The cpm and rpkm methods for DGEGLM and DGELRT fitted model objects return fitted CPM or RPKM values. If shrunk=TRUE, then the CPM or RPKM values will reflect the prior.count input to the original linear model fit. If shrunk=FALSE, then the CPM or RPKM values will be computed with prior.count=0. Note that the latter could result in taking the log of near-zero values if log=TRUE.

cpmByGroup and rpkmByGroup compute group average values on the unlogged scale.

A numeric matrix of CPM or RPKM values, on the log2 scale if log=TRUE. cpm and rpkm produce matrices of the same size as y. If y was a data object, then observed values are returned. If y was a fitted model object, then fitted values are returned.

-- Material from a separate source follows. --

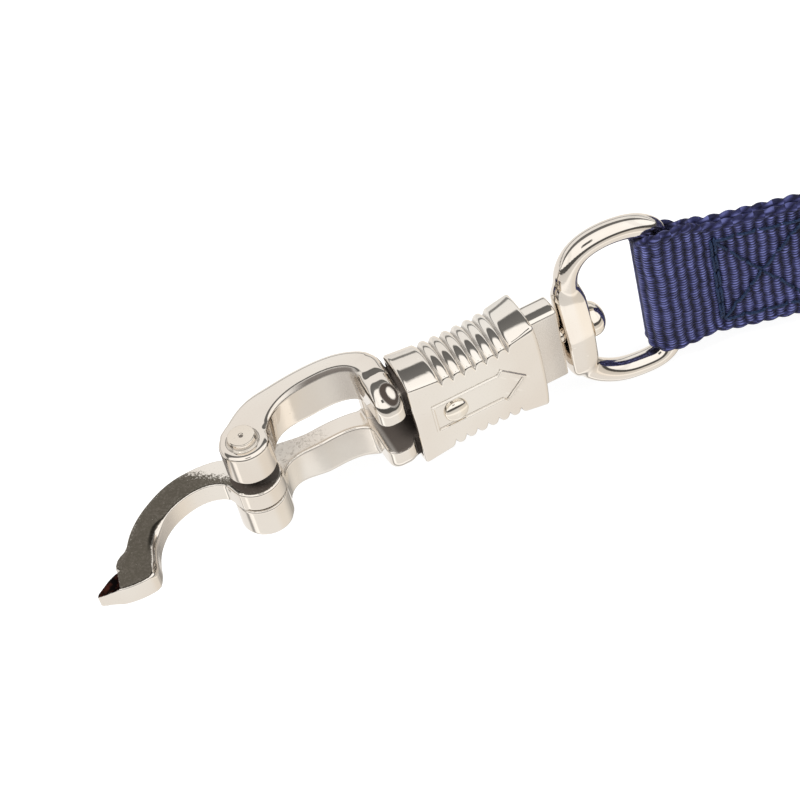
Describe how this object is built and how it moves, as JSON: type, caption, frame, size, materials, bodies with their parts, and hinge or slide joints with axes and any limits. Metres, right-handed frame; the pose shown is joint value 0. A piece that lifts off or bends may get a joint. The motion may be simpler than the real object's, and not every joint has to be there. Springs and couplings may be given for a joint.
{
  "type": "lead rope with quick-release snap",
  "caption": "Flat webbing lead with a quick-release snap: a hinged hook held shut by a sprung sliding sleeve, on a swivelling eye that the webbing is looped and stitched round.",
  "frame": {"origin": "centre of the closed snap's eye, where a halter ring passes, on the swivel axis", "axes": "+X from the snap along the swivel axis towards the webbing; +Z along the hook's hinge pin; the lead lies on its edges with -Z down"},
  "size_m": [0.2808, 0.1214, 0.0356],
  "materials": {
    "nickel_cast": "bright nickel plating on die-cast metal, warm tone, slightly soft reflections",
    "nickel_pin": "bright nickel plating, lightly worn",
    "spring_steel": "drawn spring wire",
    "navy_webbing": "navy ribbed synthetic webbing, soft sheen on the ribs",
    "navy_thread": "navy sewing thread, a touch bluer than the webbing"
  },
  "bodies": {
    "snap_body": {"fork_body": "nickel_cast", "hinge_pin": "nickel_pin", "swivel_rivet": "nickel_pin", "release_spring": "spring_steel"},
    "hook": {"hook": "nickel_cast"},
    "sleeve": {"release_sleeve": "nickel_cast", "release_pin": "nickel_pin"},
    "eye": {"swivel_eye": "nickel_cast"},
    "lead": {"lead_webbing": "navy_webbing", "snap_end_needle_thread": "navy_thread", "snap_end_bobbin_thread": "navy_thread", "far_end_needle_thread": "navy_thread", "far_end_bobbin_thread": "navy_thread"}
  },
  "joints": [
    {"name": "hook_hinge", "type": "hinge", "parent": "snap_body", "child": "hook", "pos_m": [-0.013, 0.001, 0], "axis": [0, 0, 1], "range_deg": [-150, 160]},
    {"name": "sleeve_slide", "type": "slide", "parent": "snap_body", "child": "sleeve", "axis": [1, 0, 0], "range_m": [0, 0.0054], "stiffness_N_per_m": 600, "springref_m": -0.004, "deforming": ["release_spring"]},
    {"name": "eye_swivel", "type": "hinge", "parent": "snap_body", "child": "eye", "pos_m": [0.044, 0, 0], "axis": [1, 0, 0], "continuous": true},
    {"name": "webbing_hinge", "type": "hinge", "parent": "eye", "child": "lead", "pos_m": [0.0605, 0, 0], "axis": [0, 0, 1], "range_deg": [-70, 100]}
  ]
}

cpmByGroup and rpkmByGroup produce matrices with a column for each level of group.

aveLogCPM(y), rowMeans(cpm(y,log=TRUE)) and log2(rowMeans(cpm(y)) all give slightly different results.

Davis McCarthy, Gordon Smyth, Yunshun Chen, Aaron Lun

aveLogCPM

y <- matrix(rnbinom(20,size=1,mu=10),5,4)
cpm(y)

d <- DGEList(counts=y, lib.size=1001:1004)
cpm(d)
cpm(d,log=TRUE)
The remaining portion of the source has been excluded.